[Records with modeling code]
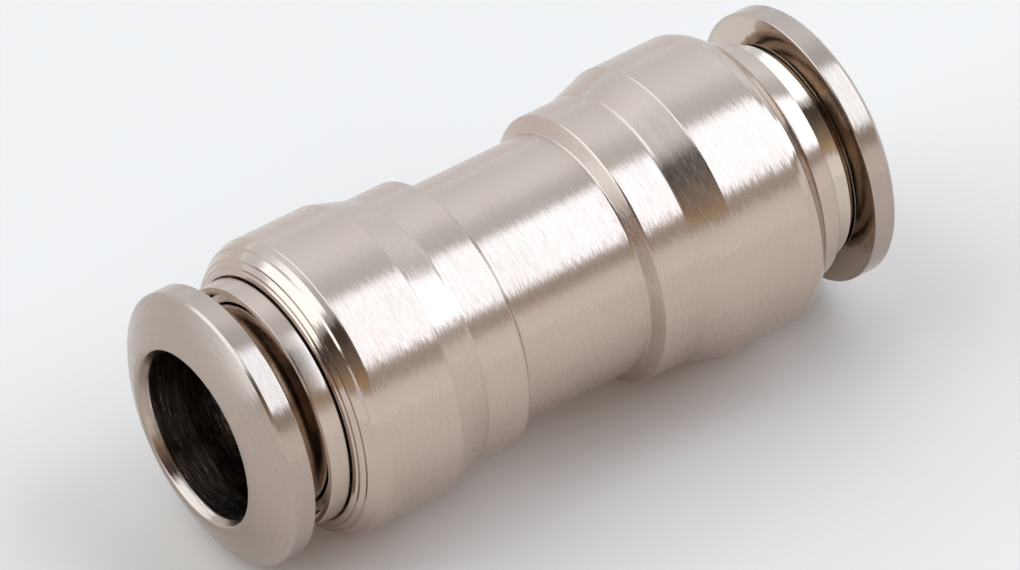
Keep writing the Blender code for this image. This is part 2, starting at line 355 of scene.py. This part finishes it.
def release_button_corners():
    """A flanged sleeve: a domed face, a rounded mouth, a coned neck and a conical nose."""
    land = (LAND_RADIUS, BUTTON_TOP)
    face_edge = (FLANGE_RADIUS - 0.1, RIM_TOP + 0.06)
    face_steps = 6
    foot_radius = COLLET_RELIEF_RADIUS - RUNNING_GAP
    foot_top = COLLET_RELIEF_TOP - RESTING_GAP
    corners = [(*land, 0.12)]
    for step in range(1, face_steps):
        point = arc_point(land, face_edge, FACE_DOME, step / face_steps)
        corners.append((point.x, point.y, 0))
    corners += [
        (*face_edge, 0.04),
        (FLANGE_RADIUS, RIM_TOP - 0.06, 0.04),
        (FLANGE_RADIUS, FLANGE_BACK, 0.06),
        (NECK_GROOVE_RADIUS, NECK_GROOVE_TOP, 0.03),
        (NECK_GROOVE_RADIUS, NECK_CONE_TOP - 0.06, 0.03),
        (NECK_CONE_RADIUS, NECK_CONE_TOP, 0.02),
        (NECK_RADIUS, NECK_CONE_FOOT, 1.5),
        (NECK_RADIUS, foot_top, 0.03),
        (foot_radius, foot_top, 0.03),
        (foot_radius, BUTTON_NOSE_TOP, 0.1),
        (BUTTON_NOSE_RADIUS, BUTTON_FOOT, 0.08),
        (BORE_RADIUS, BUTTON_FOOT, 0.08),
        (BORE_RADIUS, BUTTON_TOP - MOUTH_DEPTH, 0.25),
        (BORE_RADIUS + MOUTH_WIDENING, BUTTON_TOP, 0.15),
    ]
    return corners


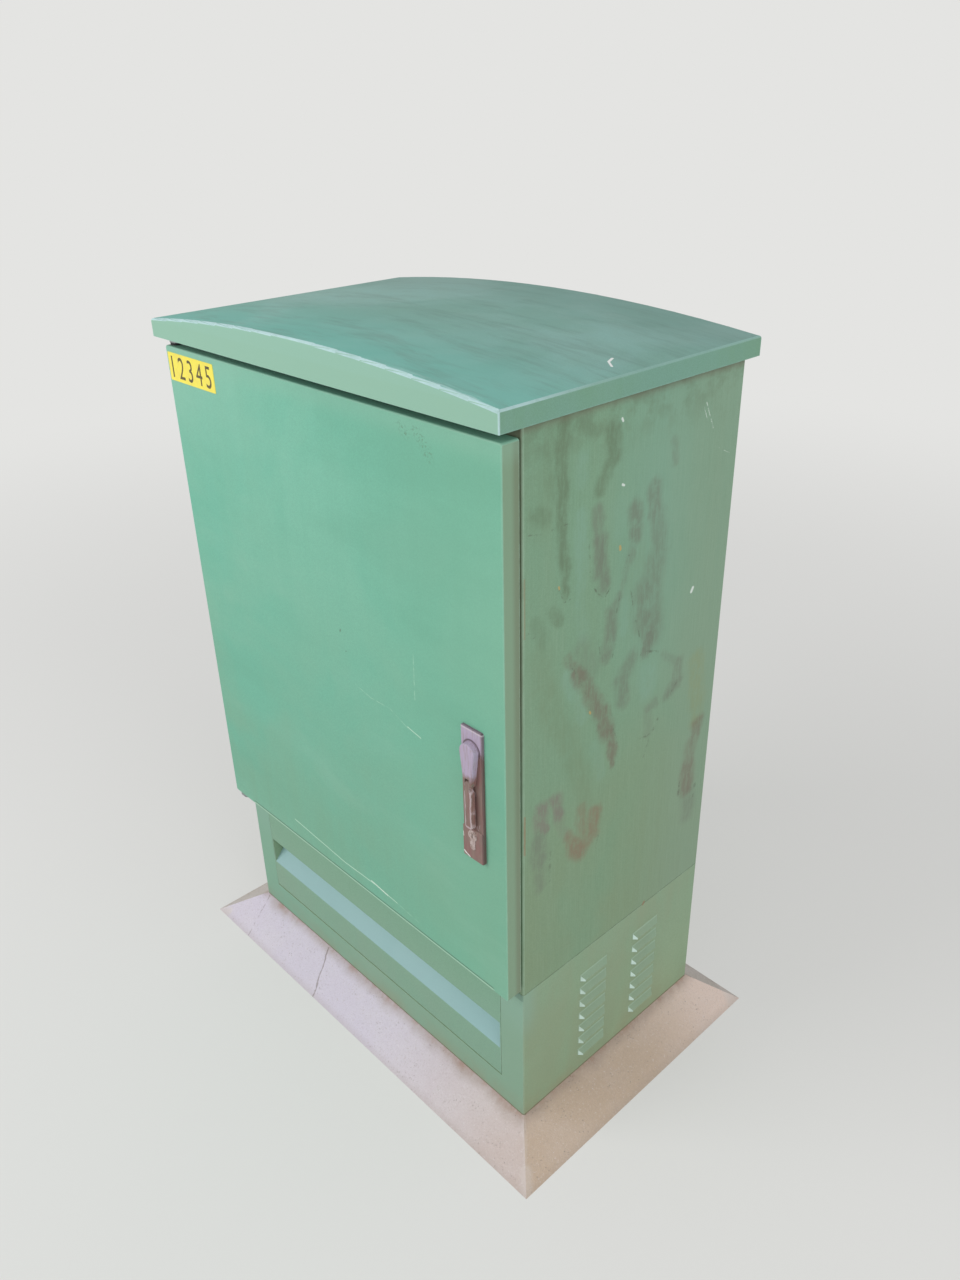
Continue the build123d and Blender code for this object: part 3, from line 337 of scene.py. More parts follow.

_Exercise objective_: All of the data needs to be reproduced exactly, with no line missing.

_Complete output_:
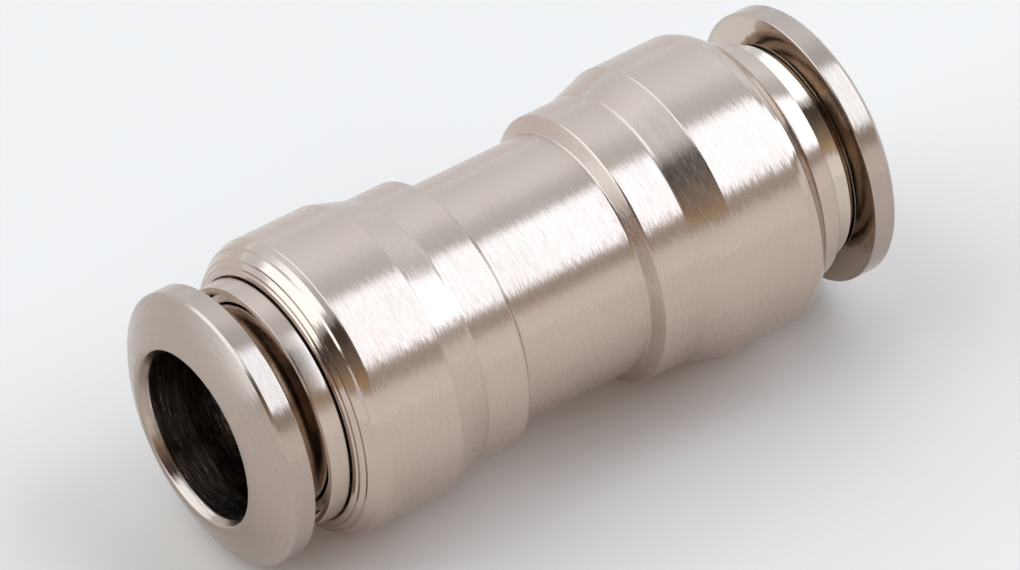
Keep writing the Blender code for this image. This is part 2, starting at line 355 of scene.py. This part finishes it.
def release_button_corners():
    """A flanged sleeve: a domed face, a rounded mouth, a coned neck and a conical nose."""
    land = (LAND_RADIUS, BUTTON_TOP)
    face_edge = (FLANGE_RADIUS - 0.1, RIM_TOP + 0.06)
    face_steps = 6
    foot_radius = COLLET_RELIEF_RADIUS - RUNNING_GAP
    foot_top = COLLET_RELIEF_TOP - RESTING_GAP
    corners = [(*land, 0.12)]
    for step in range(1, face_steps):
        point = arc_point(land, face_edge, FACE_DOME, step / face_steps)
        corners.append((point.x, point.y, 0))
    corners += [
        (*face_edge, 0.04),
        (FLANGE_RADIUS, RIM_TOP - 0.06, 0.04),
        (FLANGE_RADIUS, FLANGE_BACK, 0.06),
        (NECK_GROOVE_RADIUS, NECK_GROOVE_TOP, 0.03),
        (NECK_GROOVE_RADIUS, NECK_CONE_TOP - 0.06, 0.03),
        (NECK_CONE_RADIUS, NECK_CONE_TOP, 0.02),
        (NECK_RADIUS, NECK_CONE_FOOT, 1.5),
        (NECK_RADIUS, foot_top, 0.03),
        (foot_radius, foot_top, 0.03),
        (foot_radius, BUTTON_NOSE_TOP, 0.1),
        (BUTTON_NOSE_RADIUS, BUTTON_FOOT, 0.08),
        (BORE_RADIUS, BUTTON_FOOT, 0.08),
        (BORE_RADIUS, BUTTON_TOP - MOUTH_DEPTH, 0.25),
        (BORE_RADIUS + MOUTH_WIDENING, BUTTON_TOP, 0.15),
    ]
    return corners


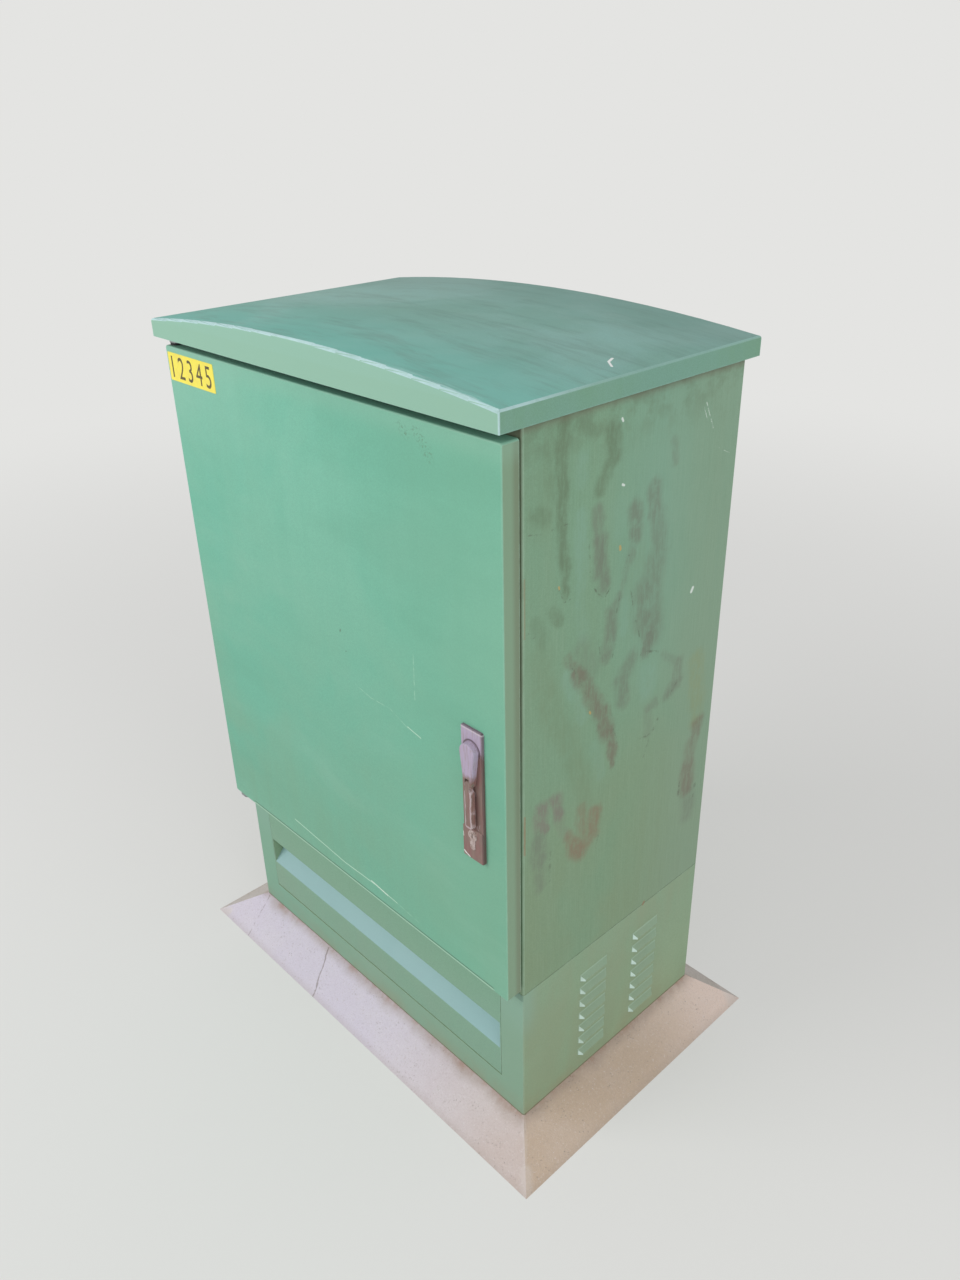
Continue the build123d and Blender code for this object: part 3, from line 337 of scene.py. More parts follow.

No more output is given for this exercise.